Yes, great. It's a good question. And when you look at -- I think we talk a lot about the metric we evaluate, which is total operating expenses as a percentage of average assets, and we target something below 2%. And this quarter, it was abnormally low because it's a light quarter for some nonrecurring items related to year end activities, as well as the $300,000 bonus reversal. So we would still target kind of a 2% with the range being 1.9% to 2.1% as a percentage of average total assets. And if you look at it on a dollar basis, I think that would put you around the $4 million level, if you're looking at expenses other than interest expense, maybe as high as $4.25 million, but it would be in that range.

Operator

Operator

[Operator Instructions] I'm showing no further questions at this time.
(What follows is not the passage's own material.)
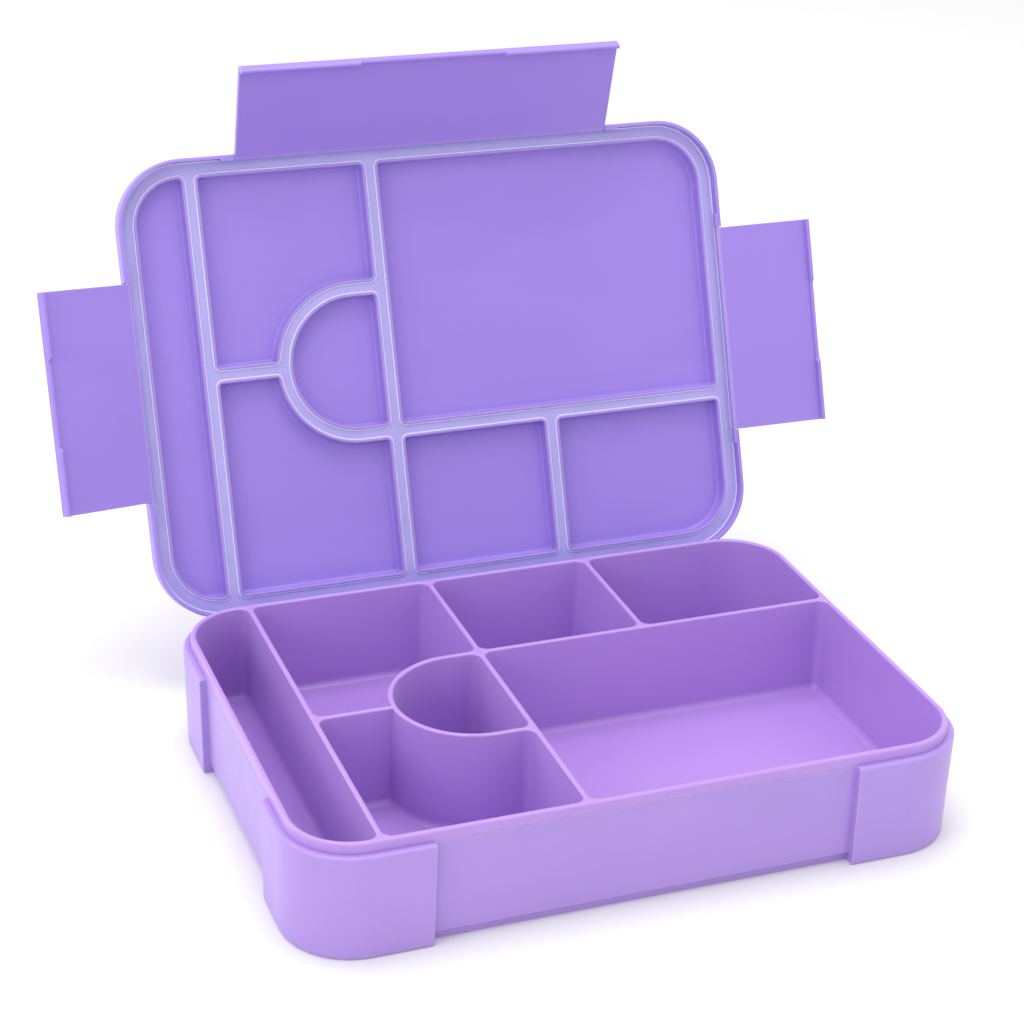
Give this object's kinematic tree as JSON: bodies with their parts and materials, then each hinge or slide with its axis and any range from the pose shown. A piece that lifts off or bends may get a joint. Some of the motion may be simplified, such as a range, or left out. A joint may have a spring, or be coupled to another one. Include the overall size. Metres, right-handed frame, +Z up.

I'd now like to turn the call back over to management for closing remarks.

Vincent D. Foster

Analyst

Great. Well, we don't really have any closing remarks. We appreciate your participation, and thank you for your continued support and we look forward to talking to you after the first of the year.

Operator

Operator

Ladies and gentlemen, this concludes Main Street Capital Corporation's Third Quarter Earnings Conference Call. You may now disconnect. Thank you for using ECT conferencing.